Hao Ma, Microsoft Research, USA
Yan Ke, Microsoft Bing, USA

Show/Hide abstract

Recent years have witnessed rapidly increasing interests on the research field of semantic search. Knowledge base powered entity search and recommendation experience has been widely adopted by major search engine companies. In this tutorial, we provide the first detailed introduction on how entity search and recommendation work and how various entity understanding techniques could further improve the entity search and recommendation experience.

This tutorial consists of four major parts. In the first part, we give a brief introduction on entities and knowledge bases. We also show how we collect information from different data sources as well as how we infer users’ interests on specific entities. In the second part, we demonstrate various entity recommendation and search applications the presenters developed and productionized in Bing, including entity recommendation, natural language interpretation of recommendation, attribute ranking, carousel ranking, entity exploration, factoid answers, conversational search, semantic question and answering, etc. The architectures, challenges, and corresponding solutions on these systems will also be briefly introduced in the second part of the tutorial. The third part will give a deep dive on the algorithms that are related to entity recommendation, including basic non-personalized recommendation algorithms as well as recommendation models that tailor related entities to an individual search user’s unique taste and preference. The fourth part of this tutorial will focus on how to further improve semantic recommendation and search experience by employing other entity understanding techniques. The tutorial will conclude by summarizing and reflecting back on the semantic search applications that users are experiencing on the Web and posit that what we have presented in the tutorial is just a tip of the iceberg to a whole area of exciting and dynamic research that is worthy of more detailed investigation for many years to come.

Tutorial #12- Online Experiments for Computational Social Science

(Afternoon)

Presenters

Eytan Bakshy, Facebook, USA
Sean J. Taylor, Facebook, USA

Show/Hide abstract

Experiments are the gold standard for establishing causal relationships. While Web-based experiments (“A/B tests”) have routinely been used to assess alternative ranking models or user interface designs, they have become increasingly popular for answering important questions in the social sciences. This tutorial teaches attendees how to design, plan, implement, and analyze online experiments. First, we review basic concepts in causal inference and motivate the need for experiments. Then we will discuss basic statistical tools to help plan experiments: exploratory analysis, power calculations, and the use of simulation in R. We then discuss statistical methods to estimate causal quantities of interest and construct appropriate confidence intervals. We then discuss how to design and implement online experiments using PlanOut, an open-source toolkit for advanced online experimentation used at Facebook. We will show how to implement a variety of experiments, including basic A/B tests, within-subjects designs, as well as more sophisticated experiments. We demonstrate how experimental designs from social computing literature can be implemented, and then collaboratively plan and implement an experiment together. We then discuss issues with logging and common errors in the deployment and analysis of experiments. Finally, we will conclude the tutorial with a discussion of strategies and scalable methods for analyzing online experiments, including working with weighted data, and data with single and multi-way dependence. Throughout the tutorial, attendees will be given code examples and participate in the planning, implementation, and analysis of a Web application using Python, PlanOut, and R.

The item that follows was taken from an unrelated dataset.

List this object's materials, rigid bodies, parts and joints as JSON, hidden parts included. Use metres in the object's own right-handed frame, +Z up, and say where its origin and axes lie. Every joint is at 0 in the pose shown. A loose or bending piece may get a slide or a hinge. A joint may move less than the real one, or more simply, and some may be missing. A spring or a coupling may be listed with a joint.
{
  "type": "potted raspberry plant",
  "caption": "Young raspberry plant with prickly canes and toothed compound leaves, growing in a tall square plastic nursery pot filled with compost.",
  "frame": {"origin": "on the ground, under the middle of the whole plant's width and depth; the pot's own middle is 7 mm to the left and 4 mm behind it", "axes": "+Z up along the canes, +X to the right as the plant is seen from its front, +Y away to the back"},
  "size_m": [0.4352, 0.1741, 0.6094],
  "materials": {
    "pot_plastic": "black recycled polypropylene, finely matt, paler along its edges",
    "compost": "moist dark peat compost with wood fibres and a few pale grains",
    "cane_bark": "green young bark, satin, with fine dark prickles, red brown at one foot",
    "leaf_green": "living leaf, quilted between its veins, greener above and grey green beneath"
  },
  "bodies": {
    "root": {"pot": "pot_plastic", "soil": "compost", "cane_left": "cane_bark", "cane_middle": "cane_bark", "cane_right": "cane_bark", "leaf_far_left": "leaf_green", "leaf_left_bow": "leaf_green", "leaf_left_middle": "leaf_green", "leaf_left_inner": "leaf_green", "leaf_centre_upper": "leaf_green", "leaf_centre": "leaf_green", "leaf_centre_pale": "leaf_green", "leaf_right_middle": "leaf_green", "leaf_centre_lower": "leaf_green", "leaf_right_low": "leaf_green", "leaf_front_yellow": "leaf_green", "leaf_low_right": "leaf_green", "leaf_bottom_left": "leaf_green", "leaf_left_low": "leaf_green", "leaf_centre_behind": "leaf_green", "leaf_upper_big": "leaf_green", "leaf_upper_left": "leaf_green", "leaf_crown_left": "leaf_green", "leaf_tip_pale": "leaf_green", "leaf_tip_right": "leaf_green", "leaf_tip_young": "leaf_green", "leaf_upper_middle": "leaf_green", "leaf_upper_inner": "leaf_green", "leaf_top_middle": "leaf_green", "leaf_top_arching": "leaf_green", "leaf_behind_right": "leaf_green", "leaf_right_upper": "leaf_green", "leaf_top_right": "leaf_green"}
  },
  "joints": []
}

Tutorial #13 – Constructing and Mining Web-scale Knowledge graphs

(Afternoon)

Presenters

Antoine Bordes, Facebook, USA
Evgeniy Gabrilovich, Google, USA

Show/Hide abstract

Recent years have witnessed a proliferation of large-scale knowledge graphs, such as Freebase, YAGO, Facebook’s Entity Graph, Google’s Knowledge Graph, and Microsoft’s Satori. Whereas there is a large body of research on mining homogeneous graphs, this new generation of information networks is highly heterogeneous, with thousands of entity and relation types and billions of instances of vertices and edges. In this tutorial, we will present the state of the art in constructing, mining, and growing knowledge graphs. The purpose of the tutorial is to equip newcomers to this exciting field with an understanding of the basic concepts, tools and methodologies, available datasets, and open research challenges. A publicly available knowledge base (Freebase) will be used throughout the tutorial to exemplify the different techniques.

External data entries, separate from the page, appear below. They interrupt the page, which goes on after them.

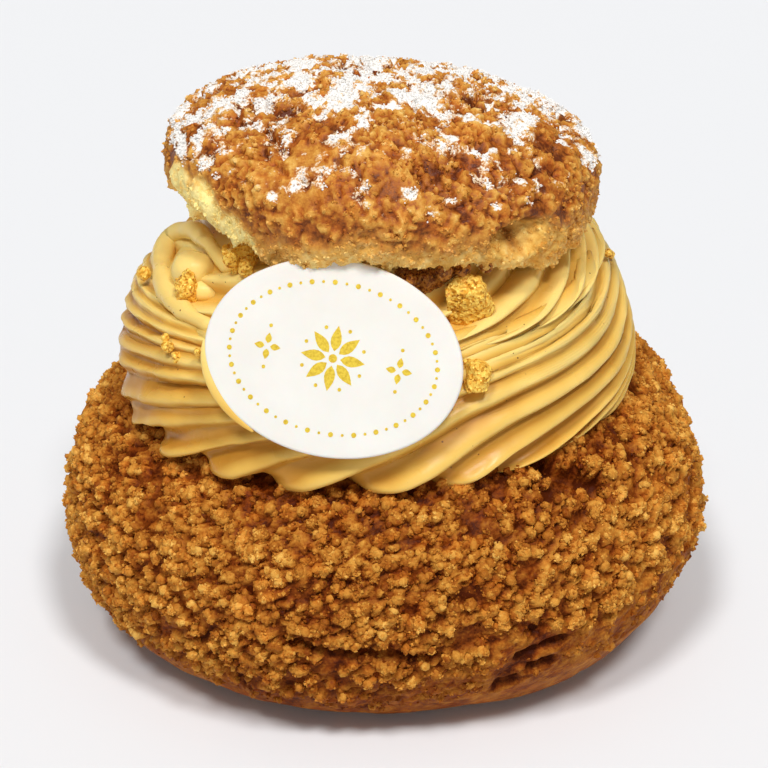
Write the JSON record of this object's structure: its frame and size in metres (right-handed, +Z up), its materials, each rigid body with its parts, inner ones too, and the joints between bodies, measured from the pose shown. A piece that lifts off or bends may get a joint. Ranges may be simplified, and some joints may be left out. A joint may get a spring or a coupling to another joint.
{
  "type": "paris brest pastry",
  "caption": "Individual round choux pastry: a crumble-crusted base, a piped praline cream swirl, a sugar-dusted lid, an oval plaque and praline nuggets.",
  "frame": {"origin": "centre of the bun's flat underside, which rests on the plate", "axes": "+Z up through the bun and its lid, -Y towards the front with the plaque"},
  "size_m": [0.0794, 0.0739, 0.0699],
  "materials": {
    "baked_crust": "matt baked choux crust under brown craquelin crumbs",
    "praline_cream": "smooth piped praline butter cream with a soft sheen",
    "lid_crust": "matt golden craquelin crust dusted with icing sugar",
    "plaque_white": "smooth white plaque with a soft gloss",
    "gilt_praline": "granular caramel praline brushed with gold",
    "dark_praline": "granular dark caramel praline",
    "icing_sugar": "matt white powder",
    "gold_foil": "bright gold foil print"
  },
  "bodies": {
    "root": {"choux_base": "baked_crust", "cream_swirl": "praline_cream", "choux_lid": "lid_crust", "oval_plaque": "plaque_white", "nugget_front_large": "gilt_praline", "nugget_front_dark": "dark_praline", "nugget_front_low": "gilt_praline", "nugget_left_upper": "gilt_praline", "nugget_left_middle": "gilt_praline"}
  },
  "joints": []
}
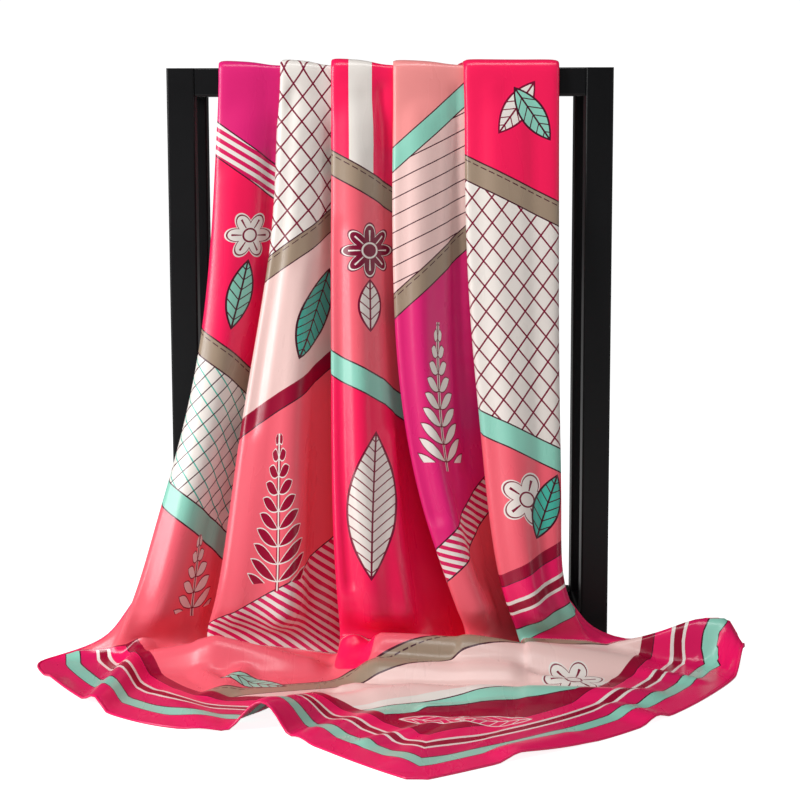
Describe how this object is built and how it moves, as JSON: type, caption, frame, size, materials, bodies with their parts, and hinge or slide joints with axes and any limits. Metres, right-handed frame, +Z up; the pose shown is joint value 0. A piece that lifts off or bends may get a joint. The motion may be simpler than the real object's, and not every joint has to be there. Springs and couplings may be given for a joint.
{
  "type": "silk square scarf draped over a display stand",
  "caption": "Square silk scarf folded over the top of a black box-frame display stand, its front corner spread on the floor.",
  "frame": {"origin": "underside of the stand's low front bar, at its middle, on the floor plane", "axes": "+X to the right seen from the front, +Y from the front of the stand to its rear, +Z up"},
  "size_m": [0.6322, 0.5441, 0.5386],
  "materials": {
    "stand": "satin black lacquer",
    "silk": "silk satin, printed"
  },
  "bodies": {
    "root": {"post_front_left": "stand", "post_front_right": "stand", "post_rear_left": "stand", "post_rear_right": "stand", "side_bar_top_left": "stand", "side_bar_top_right": "stand", "side_bar_low_left": "stand", "side_bar_low_right": "stand", "bar_top_front": "stand", "bar_top_rear": "stand", "bar_low_front": "stand", "bar_low_rear": "stand", "floor_pool": "silk", "front_folds": "silk", "top_run": "silk", "back_fall": "silk"}
  },
  "joints": []
}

Tutorial #14 – From Complex Object Exploration to Complex Crowdsourcing

(Afternoon)

Presenters

Sihem Amer-Yahia, Centre National de la Recherche Scientifique/Laboratory of Informatics of Grenoble, France
Senjuti Basu Roy, University of Washington Tacoma, USA

Show/Hide abstract

Forming and exploring complex objects is at the heart of a variety of emerging web applications. Historically, existing work on complex objects has been developed in two separate areas: composite item retrieval and team formation. Composite item retrieval is prevalent in online shopping, where products are bundled together to provide discounts, or travel itinerary recommendation, where points of interest in a city are combined into a single trip offer. Team formation is encountered in the area of social networks analysis and group recommendations, where the objective is to form a team to solve a problem, or consume some items together. At the same time, emerging applications that harness the wisdom of crowd workers, such as, document editing by workers, sentence translation by fans (or fan-subbing), innovative design, citizen science or journalism, represent complex crowdsourcing, in which an object may represent a complex task formed by a set of sub-tasks or a team of workers who work together to solve the task. The goal of this tutorial is to bridge the gap between composite item retrieval and team formation and define new research directions for complex crowdsourcing applications.

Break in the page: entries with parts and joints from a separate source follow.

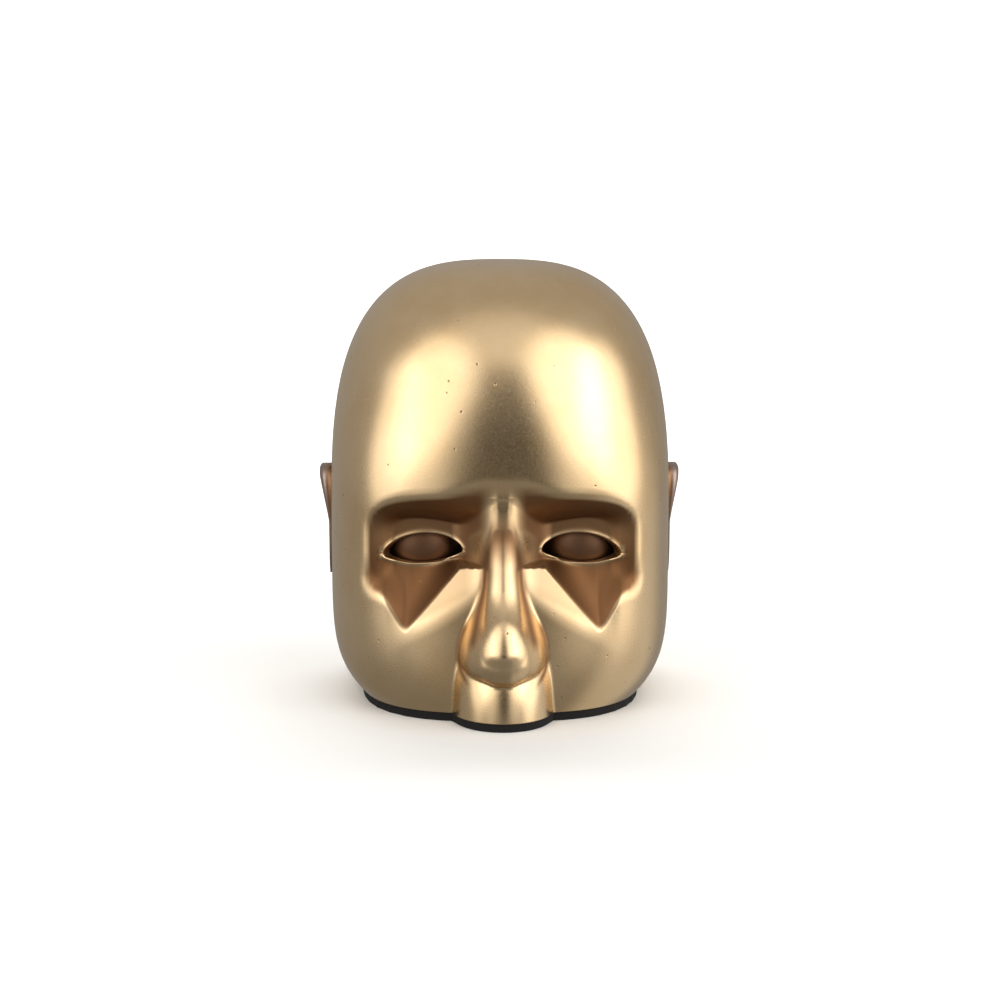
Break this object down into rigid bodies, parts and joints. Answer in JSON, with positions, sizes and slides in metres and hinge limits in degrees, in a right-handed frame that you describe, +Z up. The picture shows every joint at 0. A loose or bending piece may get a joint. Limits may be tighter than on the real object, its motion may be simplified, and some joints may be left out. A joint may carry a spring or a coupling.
{
  "type": "decorative daruma head",
  "caption": "Bald cast-brass daruma head, cut off under the nose, with inset eyes and low ears, standing on a black pad as a shelf ornament or paperweight.",
  "frame": {"origin": "on the underside of the base pad, below the middle of the head, 8 mm in front of the ear seam", "axes": "+Z up, -Y the way the face looks, +X the viewer's right when facing the head"},
  "size_m": [0.0892, 0.0973, 0.105],
  "materials": {
    "satin_brass": "fine satin, hand burnished on the high places, with small casting pits",
    "ear_brass": "satin, a little redder and duller than the shells",
    "eye_bronze": "dark brown polished patina",
    "strip_brass": "raw rolled strip with solder stains",
    "weight_iron": "as cast",
    "plate_wood": "black stained fibreboard",
    "screw_steel": "zinc plated",
    "pad_rubber": "fine-celled black foam rubber, cut by hand"
  },
  "bodies": {
    "root": {"face_shell": "satin_brass", "rear_shell": "satin_brass", "left_ear": "ear_brass", "right_ear": "ear_brass", "left_eye": "eye_bronze", "right_eye": "eye_bronze", "seam_frame": "strip_brass", "ballast": "weight_iron", "base_plate": "plate_wood", "frame_screws": "screw_steel", "ballast_screws": "screw_steel", "base_pad": "pad_rubber"}
  },
  "joints": []
}
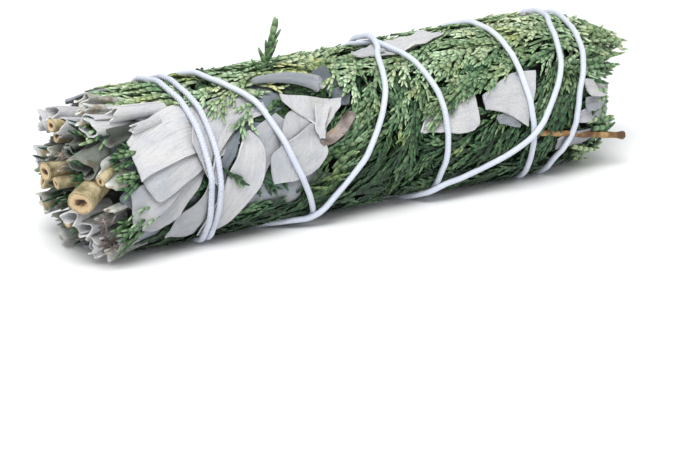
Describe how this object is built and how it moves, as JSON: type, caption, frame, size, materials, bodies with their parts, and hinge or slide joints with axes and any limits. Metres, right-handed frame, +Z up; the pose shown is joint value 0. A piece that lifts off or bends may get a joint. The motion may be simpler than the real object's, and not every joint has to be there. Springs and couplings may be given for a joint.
{
  "type": "sage bunch",
  "caption": "Tied bundle of dried white sage leaves and cedar sprigs on cut stems, wound with cotton string, lying on a surface.",
  "frame": {"origin": "on the flat that the bunch lies on, under the middle of its length and straight below its axis", "axes": "+X along the bunch from the cut stems to the leafy tips, +Z up from the surface it lies on"},
  "size_m": [0.1241, 0.0368, 0.038],
  "materials": {
    "sage": "dry, felted, pale grey with a faint lilac tone",
    "cedar": "dry scaly green, from deep green to yellow-green",
    "stem": "thin olive-tan bark, pale cut faces",
    "dry_twig": "dry orange-brown bark",
    "string": "white plied cotton"
  },
  "bodies": {
    "root": {"sage_leaves": "sage", "leaf_by_first_crossing": "sage", "leaf_rolled_near_top": "sage", "leaf_on_top": "sage", "leaf_in_middle": "sage", "leaf_by_last_crossing": "sage", "leaf_back_left": "sage", "leaf_back_middle": "sage", "leaf_back_right": "sage", "leaf_top_right": "sage", "spray_front_low": "cedar", "spray_lower_right": "cedar", "spray_middle": "cedar", "spray_top_left": "cedar", "spray_over_first_leaf": "cedar", "spray_by_first_crossing": "cedar", "spray_top_middle": "cedar", "spray_upper_right": "cedar", "spray_top_right": "cedar", "spray_above_middle": "cedar", "spray_end_front": "cedar", "spray_end_top": "cedar", "spray_band_right": "cedar", "spray_back_left": "cedar", "spray_back_middle": "cedar", "spray_back_right": "cedar", "spray_back_end": "cedar", "spray_back_top": "cedar", "stem_thick": "stem", "stem_left": "stem", "stem_upper": "stem", "stem_lower": "stem", "stem_back": "stem", "stem_back_upper": "stem", "stem_back_lower": "stem", "twig_at_tip": "dry_twig", "string": "string"}
  },
  "joints": []
}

This tutorial will start with a review of a number of web applications that have been developed in practice in the last few years and evolve into a summary of the various formalizations proposed to solve complex object formation in those applications. It will then focus on the algorithmic challenges and solutions as well as a summary of the empirical findings. The last part of the tutorial will constitute a third of the material and will study the applicability of formalizations and solutions that were developed in silos in composite item retrieval and in team formation, to emerging web applications in complex crowdsourcing.